WRITTEN REQUEST: Repeat the lines of the data that follow, please, starting at the first and stopping after the one with "SWAY_SEED = 5".

[Stored items]
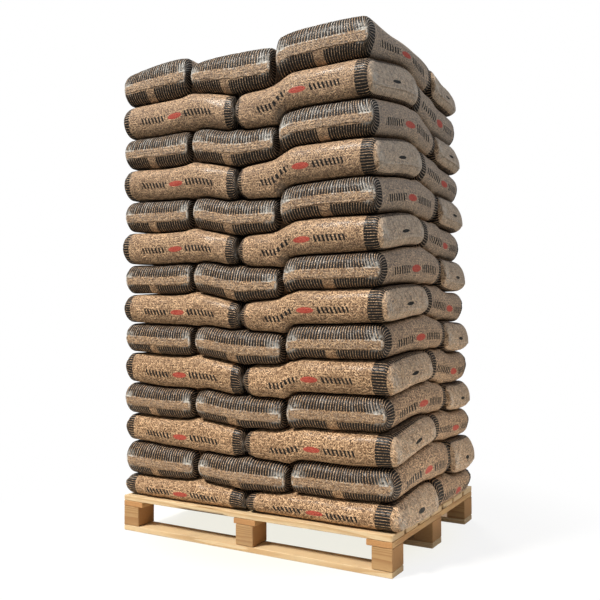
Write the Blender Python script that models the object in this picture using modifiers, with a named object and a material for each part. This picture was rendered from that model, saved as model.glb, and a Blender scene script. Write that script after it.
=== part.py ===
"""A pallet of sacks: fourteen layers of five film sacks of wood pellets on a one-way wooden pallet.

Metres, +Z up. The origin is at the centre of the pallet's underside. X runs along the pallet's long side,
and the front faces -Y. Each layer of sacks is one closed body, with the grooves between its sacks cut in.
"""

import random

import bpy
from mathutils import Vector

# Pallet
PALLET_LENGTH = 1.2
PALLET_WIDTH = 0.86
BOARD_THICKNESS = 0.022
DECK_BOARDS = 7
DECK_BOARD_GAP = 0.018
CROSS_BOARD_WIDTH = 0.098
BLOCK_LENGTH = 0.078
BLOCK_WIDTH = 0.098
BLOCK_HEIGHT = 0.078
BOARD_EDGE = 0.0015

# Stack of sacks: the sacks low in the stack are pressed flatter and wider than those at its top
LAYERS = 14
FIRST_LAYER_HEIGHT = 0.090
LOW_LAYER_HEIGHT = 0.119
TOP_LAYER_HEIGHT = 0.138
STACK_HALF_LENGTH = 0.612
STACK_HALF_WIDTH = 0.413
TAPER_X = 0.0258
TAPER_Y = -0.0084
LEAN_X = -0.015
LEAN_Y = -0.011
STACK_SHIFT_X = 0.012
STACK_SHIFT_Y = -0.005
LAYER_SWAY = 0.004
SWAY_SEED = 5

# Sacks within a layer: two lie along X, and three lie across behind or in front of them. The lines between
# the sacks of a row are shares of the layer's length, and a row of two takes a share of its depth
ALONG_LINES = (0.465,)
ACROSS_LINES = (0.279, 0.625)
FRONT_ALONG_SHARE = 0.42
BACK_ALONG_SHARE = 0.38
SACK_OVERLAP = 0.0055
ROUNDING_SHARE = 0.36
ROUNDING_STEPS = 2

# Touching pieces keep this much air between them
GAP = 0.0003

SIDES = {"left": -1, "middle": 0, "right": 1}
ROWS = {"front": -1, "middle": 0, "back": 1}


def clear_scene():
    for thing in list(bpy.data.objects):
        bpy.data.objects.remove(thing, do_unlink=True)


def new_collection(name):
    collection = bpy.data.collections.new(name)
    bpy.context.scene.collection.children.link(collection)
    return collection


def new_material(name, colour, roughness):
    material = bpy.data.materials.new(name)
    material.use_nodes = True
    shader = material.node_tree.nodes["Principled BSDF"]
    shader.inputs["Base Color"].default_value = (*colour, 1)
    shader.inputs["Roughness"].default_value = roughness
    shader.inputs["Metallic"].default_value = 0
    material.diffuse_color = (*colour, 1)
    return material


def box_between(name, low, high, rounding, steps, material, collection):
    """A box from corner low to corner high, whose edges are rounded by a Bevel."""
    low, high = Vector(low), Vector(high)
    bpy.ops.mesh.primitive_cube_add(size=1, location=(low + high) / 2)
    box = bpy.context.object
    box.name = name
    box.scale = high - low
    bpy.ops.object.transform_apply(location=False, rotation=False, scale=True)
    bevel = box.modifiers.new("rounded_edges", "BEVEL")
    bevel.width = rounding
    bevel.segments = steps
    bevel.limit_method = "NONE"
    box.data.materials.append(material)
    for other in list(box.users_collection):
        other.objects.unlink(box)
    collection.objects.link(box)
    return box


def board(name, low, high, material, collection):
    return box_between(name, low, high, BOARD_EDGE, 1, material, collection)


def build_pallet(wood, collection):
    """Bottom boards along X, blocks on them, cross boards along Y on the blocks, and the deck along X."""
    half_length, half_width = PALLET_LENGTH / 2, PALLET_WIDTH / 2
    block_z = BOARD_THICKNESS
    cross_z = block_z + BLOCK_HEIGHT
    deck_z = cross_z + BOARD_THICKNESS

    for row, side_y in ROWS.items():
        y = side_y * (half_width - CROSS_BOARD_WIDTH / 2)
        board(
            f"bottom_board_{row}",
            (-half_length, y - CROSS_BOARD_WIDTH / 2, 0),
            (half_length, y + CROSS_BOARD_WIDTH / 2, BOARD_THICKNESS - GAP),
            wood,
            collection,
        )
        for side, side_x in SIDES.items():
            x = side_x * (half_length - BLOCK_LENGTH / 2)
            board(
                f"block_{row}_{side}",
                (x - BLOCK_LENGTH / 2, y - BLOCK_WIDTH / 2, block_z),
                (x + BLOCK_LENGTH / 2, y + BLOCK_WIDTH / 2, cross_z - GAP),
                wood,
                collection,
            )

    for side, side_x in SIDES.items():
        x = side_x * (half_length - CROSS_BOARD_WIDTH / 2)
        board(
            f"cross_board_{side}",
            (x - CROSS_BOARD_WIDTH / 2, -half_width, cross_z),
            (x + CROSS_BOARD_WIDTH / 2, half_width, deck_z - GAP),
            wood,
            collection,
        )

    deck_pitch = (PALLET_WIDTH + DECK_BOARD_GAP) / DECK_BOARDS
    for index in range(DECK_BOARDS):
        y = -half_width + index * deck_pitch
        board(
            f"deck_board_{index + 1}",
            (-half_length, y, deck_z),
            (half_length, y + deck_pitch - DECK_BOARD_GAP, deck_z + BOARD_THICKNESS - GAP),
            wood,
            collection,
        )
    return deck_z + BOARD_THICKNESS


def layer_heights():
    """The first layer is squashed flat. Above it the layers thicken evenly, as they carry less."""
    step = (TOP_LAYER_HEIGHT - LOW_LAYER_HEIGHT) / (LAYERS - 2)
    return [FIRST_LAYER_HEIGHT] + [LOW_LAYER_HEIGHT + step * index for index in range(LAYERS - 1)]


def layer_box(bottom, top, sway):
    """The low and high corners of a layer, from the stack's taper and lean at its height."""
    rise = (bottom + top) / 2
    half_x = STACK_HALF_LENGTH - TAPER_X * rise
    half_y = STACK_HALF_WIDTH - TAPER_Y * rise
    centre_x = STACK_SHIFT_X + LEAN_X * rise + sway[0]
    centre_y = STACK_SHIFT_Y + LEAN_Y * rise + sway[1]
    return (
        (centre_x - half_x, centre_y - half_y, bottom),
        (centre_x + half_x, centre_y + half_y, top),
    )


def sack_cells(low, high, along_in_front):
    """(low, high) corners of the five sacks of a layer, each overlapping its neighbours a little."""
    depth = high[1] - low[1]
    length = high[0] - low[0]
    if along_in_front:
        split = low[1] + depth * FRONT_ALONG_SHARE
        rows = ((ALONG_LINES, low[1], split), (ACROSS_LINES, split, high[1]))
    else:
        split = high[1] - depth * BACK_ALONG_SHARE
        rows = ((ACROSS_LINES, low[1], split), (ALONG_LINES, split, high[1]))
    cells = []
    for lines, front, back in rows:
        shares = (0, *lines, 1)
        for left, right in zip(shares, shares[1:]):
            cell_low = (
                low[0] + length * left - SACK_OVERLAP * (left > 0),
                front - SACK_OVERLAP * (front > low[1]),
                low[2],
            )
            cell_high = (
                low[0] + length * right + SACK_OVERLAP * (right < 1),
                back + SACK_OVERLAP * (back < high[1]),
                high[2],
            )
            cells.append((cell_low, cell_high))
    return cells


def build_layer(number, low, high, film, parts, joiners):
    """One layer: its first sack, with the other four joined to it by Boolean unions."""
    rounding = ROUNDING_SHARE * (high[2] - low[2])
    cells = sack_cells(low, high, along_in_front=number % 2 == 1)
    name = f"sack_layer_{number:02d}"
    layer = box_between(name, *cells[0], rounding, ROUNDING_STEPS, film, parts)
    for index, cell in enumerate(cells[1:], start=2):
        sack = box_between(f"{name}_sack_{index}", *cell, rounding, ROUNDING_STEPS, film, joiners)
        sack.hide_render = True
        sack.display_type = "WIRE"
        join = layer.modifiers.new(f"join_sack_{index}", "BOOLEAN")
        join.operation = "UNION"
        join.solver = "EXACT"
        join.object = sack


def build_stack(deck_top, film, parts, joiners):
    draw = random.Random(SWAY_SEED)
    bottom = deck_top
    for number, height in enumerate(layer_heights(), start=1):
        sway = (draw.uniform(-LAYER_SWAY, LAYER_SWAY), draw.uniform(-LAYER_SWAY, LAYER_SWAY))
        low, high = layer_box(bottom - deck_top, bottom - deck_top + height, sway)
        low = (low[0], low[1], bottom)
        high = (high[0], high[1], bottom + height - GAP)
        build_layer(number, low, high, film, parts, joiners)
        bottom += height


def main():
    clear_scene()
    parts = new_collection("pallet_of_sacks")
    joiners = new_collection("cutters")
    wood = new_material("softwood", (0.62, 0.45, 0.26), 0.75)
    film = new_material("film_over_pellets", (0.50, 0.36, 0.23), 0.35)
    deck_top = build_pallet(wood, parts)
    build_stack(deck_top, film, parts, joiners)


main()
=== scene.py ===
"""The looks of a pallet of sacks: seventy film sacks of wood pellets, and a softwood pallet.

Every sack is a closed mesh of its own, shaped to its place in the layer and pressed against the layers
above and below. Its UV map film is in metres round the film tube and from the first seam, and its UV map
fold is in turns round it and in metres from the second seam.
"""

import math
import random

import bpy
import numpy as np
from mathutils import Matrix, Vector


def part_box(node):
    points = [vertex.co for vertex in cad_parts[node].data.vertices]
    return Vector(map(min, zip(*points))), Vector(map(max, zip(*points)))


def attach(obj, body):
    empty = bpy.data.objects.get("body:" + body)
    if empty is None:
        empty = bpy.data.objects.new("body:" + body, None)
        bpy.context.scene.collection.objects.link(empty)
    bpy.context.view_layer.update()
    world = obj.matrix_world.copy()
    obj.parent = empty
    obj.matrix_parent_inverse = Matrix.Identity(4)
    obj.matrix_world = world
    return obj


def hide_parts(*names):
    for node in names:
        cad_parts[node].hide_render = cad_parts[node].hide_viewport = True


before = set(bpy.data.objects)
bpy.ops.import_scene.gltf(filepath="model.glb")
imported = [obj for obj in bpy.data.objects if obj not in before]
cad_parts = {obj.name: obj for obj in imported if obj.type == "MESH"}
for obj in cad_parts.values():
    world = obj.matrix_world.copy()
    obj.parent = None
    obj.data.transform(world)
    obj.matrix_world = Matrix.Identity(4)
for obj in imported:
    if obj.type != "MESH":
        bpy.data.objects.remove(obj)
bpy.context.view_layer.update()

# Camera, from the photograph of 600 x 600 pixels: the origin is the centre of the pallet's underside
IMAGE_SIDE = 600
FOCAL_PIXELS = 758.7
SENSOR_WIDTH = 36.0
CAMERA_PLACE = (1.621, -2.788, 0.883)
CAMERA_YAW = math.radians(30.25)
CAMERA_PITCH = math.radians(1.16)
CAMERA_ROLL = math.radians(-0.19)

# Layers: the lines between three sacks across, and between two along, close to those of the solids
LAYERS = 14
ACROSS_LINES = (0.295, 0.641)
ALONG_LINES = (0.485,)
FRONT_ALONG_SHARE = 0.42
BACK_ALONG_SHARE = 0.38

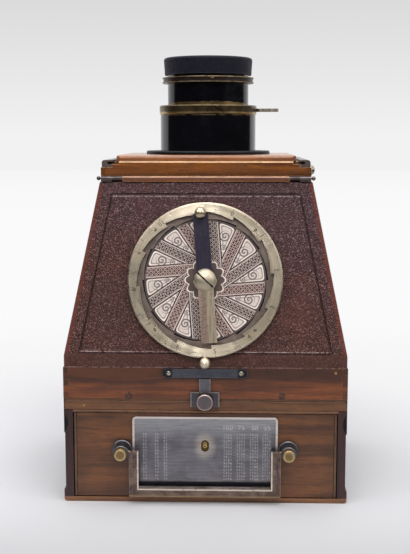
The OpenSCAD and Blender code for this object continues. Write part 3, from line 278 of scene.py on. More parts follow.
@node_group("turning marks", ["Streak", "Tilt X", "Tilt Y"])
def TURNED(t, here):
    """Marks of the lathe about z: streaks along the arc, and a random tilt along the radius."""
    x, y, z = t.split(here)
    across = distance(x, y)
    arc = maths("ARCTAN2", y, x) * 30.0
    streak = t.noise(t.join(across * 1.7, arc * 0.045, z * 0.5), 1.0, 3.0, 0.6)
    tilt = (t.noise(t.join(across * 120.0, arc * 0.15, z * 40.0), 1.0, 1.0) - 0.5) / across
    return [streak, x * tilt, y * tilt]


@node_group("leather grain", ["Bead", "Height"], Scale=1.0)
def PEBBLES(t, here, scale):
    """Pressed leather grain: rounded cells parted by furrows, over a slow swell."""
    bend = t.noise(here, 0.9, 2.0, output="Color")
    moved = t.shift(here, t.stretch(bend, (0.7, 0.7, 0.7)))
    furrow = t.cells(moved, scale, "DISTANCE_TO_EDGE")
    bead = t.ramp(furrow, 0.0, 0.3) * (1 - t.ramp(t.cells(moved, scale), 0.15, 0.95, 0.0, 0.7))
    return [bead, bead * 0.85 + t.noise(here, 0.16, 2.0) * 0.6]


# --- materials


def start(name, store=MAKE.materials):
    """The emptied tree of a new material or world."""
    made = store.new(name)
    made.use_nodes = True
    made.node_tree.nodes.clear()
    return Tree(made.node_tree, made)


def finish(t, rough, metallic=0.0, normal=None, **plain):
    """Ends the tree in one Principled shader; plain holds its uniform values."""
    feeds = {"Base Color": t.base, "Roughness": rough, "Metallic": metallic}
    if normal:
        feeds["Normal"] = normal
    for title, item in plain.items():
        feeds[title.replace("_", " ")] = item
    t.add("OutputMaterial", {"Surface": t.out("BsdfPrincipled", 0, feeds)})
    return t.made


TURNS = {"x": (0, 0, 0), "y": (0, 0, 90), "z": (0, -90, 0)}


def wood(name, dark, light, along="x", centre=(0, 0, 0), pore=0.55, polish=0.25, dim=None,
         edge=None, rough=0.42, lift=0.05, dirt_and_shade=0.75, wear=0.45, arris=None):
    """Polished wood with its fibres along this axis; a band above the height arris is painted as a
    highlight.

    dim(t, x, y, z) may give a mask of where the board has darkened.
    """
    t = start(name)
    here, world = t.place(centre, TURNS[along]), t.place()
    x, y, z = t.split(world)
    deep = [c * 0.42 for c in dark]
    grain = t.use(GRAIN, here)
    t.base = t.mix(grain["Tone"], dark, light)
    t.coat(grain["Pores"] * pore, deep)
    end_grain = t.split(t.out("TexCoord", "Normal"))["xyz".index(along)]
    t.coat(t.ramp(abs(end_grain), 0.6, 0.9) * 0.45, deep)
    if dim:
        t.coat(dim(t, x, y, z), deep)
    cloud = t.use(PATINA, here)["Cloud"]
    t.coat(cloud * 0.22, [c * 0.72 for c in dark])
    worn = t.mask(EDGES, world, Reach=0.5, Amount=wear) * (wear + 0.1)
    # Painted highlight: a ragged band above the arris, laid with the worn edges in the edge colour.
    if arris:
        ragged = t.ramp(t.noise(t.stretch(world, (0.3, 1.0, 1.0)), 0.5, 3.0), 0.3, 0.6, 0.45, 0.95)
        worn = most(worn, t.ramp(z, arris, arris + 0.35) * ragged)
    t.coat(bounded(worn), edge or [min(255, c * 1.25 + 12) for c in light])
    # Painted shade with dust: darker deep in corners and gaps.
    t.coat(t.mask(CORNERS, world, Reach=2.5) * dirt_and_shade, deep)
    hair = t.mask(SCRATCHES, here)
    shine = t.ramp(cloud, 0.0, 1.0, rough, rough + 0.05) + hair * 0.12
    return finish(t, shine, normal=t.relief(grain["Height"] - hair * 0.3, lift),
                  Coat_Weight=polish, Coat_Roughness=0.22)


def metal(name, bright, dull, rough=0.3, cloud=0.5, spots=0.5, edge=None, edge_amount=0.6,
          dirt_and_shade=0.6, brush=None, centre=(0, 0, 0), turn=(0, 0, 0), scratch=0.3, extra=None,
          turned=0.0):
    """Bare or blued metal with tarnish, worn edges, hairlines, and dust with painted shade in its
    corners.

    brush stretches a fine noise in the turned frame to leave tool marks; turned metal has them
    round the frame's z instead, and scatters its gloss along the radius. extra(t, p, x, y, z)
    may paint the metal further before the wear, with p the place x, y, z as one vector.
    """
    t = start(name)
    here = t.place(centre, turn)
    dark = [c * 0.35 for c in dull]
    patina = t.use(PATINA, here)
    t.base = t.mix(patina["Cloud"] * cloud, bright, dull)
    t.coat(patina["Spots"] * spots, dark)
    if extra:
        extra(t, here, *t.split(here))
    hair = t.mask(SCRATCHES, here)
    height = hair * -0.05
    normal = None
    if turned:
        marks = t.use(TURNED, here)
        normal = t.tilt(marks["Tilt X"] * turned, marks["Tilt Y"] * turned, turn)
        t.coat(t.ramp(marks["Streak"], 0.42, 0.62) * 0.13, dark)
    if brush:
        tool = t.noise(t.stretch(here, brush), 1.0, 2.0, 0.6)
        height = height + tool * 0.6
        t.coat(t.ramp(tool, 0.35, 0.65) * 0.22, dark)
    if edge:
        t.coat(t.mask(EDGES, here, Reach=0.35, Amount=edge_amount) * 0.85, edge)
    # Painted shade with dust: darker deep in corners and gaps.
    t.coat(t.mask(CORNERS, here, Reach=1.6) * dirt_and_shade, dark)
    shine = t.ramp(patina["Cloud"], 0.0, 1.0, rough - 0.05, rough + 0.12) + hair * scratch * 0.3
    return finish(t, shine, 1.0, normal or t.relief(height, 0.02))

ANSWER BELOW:
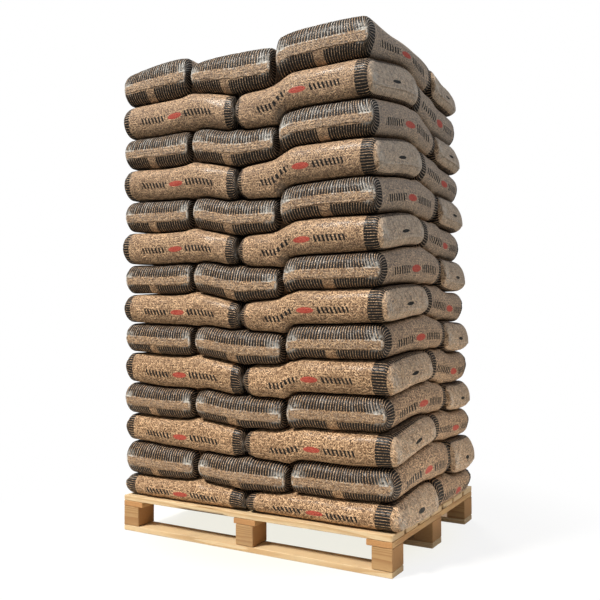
Write the Blender Python script that models the object in this picture using modifiers, with a named object and a material for each part. This picture was rendered from that model, saved as model.glb, and a Blender scene script. Write that script after it.
=== part.py ===
"""A pallet of sacks: fourteen layers of five film sacks of wood pellets on a one-way wooden pallet.

Metres, +Z up. The origin is at the centre of the pallet's underside. X runs along the pallet's long side,
and the front faces -Y. Each layer of sacks is one closed body, with the grooves between its sacks cut in.
"""

import random

import bpy
from mathutils import Vector

# Pallet
PALLET_LENGTH = 1.2
PALLET_WIDTH = 0.86
BOARD_THICKNESS = 0.022
DECK_BOARDS = 7
DECK_BOARD_GAP = 0.018
CROSS_BOARD_WIDTH = 0.098
BLOCK_LENGTH = 0.078
BLOCK_WIDTH = 0.098
BLOCK_HEIGHT = 0.078
BOARD_EDGE = 0.0015

# Stack of sacks: the sacks low in the stack are pressed flatter and wider than those at its top
LAYERS = 14
FIRST_LAYER_HEIGHT = 0.090
LOW_LAYER_HEIGHT = 0.119
TOP_LAYER_HEIGHT = 0.138
STACK_HALF_LENGTH = 0.612
STACK_HALF_WIDTH = 0.413
TAPER_X = 0.0258
TAPER_Y = -0.0084
LEAN_X = -0.015
LEAN_Y = -0.011
STACK_SHIFT_X = 0.012
STACK_SHIFT_Y = -0.005
LAYER_SWAY = 0.004
SWAY_SEED = 5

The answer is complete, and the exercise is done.